It is a little known fact outside St. Petersburg that a whole army of cats has been protecting the unique exhibits at the State Hermitage Museum since the early 18th century. The cats’ chief enemies are the rodents that can do more harm to the museum’s holdings than even the most determined human vandal.

For the past 15 years, workers at the Hermitage have set aside a special day each year to honor the museum’s four-legged sentinels. Three years ago, that private celebration was made public and has attracted attention to the plight of both the museum’s holdings as well as its furry inhabitants.

Known as The Day of the Hermitage Cat, this year’s event will take place Saturday.

“We are holding a competition among students from local schools this year,” said Maria Haltunen, assistant to the museum’s director and the closest thing the cats have to a union spokesperson. “We have asked the children to depict how they imagine a real Hermitage cat.”

The ten best works will then be presented for a week in the Jordan Gallery, one of the ground-floor galleries visitors pass on their way to the main staircase.

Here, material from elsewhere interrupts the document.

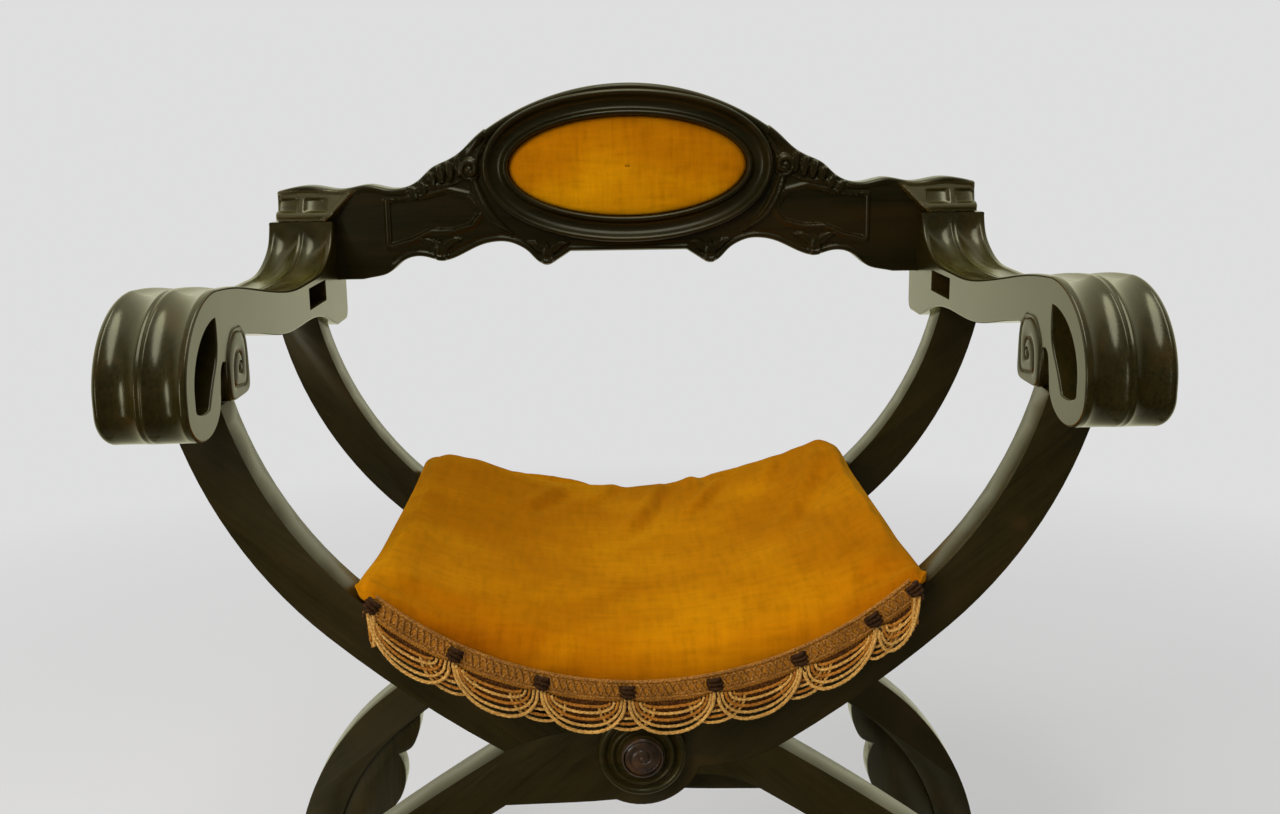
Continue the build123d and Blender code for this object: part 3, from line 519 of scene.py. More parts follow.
def eased(node, material):
    """The CAD node's own shape with its sharp edges eased."""
    mesh = nodes[node].data.copy()
    bm = bmesh.new()
    bm.from_mesh(mesh)
    bmesh.ops.remove_doubles(bm, verts=bm.verts, dist=2e-6)
    bmesh.ops.dissolve_limit(bm, angle_limit=radians(0.4), verts=bm.verts, edges=bm.edges)
    bm.to_mesh(mesh)
    bm.free()
    obj = dress(f"{node}_shown", mesh, material, record_body[node], (node,), sharp=None)
    ease = obj.modifiers.new("ease", "BEVEL")
    ease.width = 1.2 * MM
    ease.segments = 2
    ease.limit_method = "ANGLE"
    ease.angle_limit = radians(38)
    ease.harden_normals = True
    ease.use_clamp_overlap = True


EASED = {
    wood_left_leg: ("front_leg_left", "back_leg_left"),
    wood_right_leg: ("front_leg_right", "back_leg_right"),
    wood_deep: ("runner_left", "runner_right"),
    wood_upright: ("knee_carvings_left", "knee_carvings_right"),
    board_wood: ("oval_board",),
}
for material, names in EASED.items():
    for node in names:
        eased(node, material)

KEPT = {
    wood_deep: ("seat_rail_left", "seat_rail_right", "centre_stretcher"),
    wood_across: ("front_boss", "back_boss"),
    dowel_wood: ("arm_dowels_left", "arm_dowels_right", "foot_dowels_left", "foot_dowels_right"),
    steel: ("pivot_rod", "pivot_nuts", "backrest_pin_left", "backrest_pin_right", "board_screws"),
}
for material, names in KEPT.items():
    for node in names:
        nodes[node].data.materials.clear()
        nodes[node].data.materials.append(material)


# ---------------------------------------------------------------- arms


ROLL = (ARM_FRONT + 80.0, 290.0)  # centre of the roll's upper curve
HOOK = (ARM_FRONT + 37.0, 282.0)  # centre of its lower curve
VOLUTE = (FRONT_FACE + 31.0, 293.0)
VOLUTE_RADIUS = 26.5
LIP = ARM_REAR - 36.0  # where the upper line ends, under the hood
RECESS = np.array([(87.0, 301.0), (155.0, 301.0), (155.0, 319.0), (87.0, 319.0)])  # in an arm's inner face
RECESS_DEPTH = 20.0
FLUTE_RADIUS, FLUTE_RISE = 19.6, 15.6  # a flute's arc and how far its centre stands above the wood
EDGE = 1.8  # rounding of an arm's edges
NEAR_INNER = [0, 0.25, 0.7, 1.3, 2.0]
NEAR_OUTER = [57.5, 58.6, 59.6, 60.4, 61.0, 61.5, 61.85, ARM_WIDTH]
ARM_STATIONS = np.concatenate([NEAR_INNER, np.linspace(3.0, 56.5, 78), NEAR_OUTER])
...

“Special wall labels will be made for these pictures, labels that are identical to those that hang next to the museum’s greatest masterpieces,” said Haltunen. “They are bilingual, made from the same material and use the same type of text.”

“The children will then be given these wall labels as presents. The works by other children will be hung in the cellars — in the kingdom of the Hermitage cats,” she said.

Every year the museum tries to find new ways to engage museum visitors with the history of the cats.

The first cat was brought to the Hermitage from the Netherlands by Peter the Great as a mouser. His daughter Elizabeth continued her father’s initiative. And it was on her decree that a carriage full of cats with good hunting skills was delivered to the court from the city of Kazan in 1745. In her turn, Catherine the Great established the feline corps as the official guards of the picture galleries.

Since then the cats have been in constant residence at the museum, patrolling the underground areas — the so-called cat cellar — and preventing rodents from entering the museum. Staff at the museum believe that the mere presence of the cats is the single best safeguard against mice invading the Hermitage galleries and doing untold damage.

After centuries of this unrecognized service to some of the world’s greatest art, appreciative museum workers decided to mount a small private exhibition devoted to their unpaid colleagues in 1998. They were unprepared for the response, however, when word of the show got out a few years ago, quickly discovering that interest in the cats extended far beyond the museum walls.

FOR SPT

A rare poster by Theophile Steinlen.

As a result the Day of the Hermitage Cat was officially entered into the calendar of museum exhibitions in 2010.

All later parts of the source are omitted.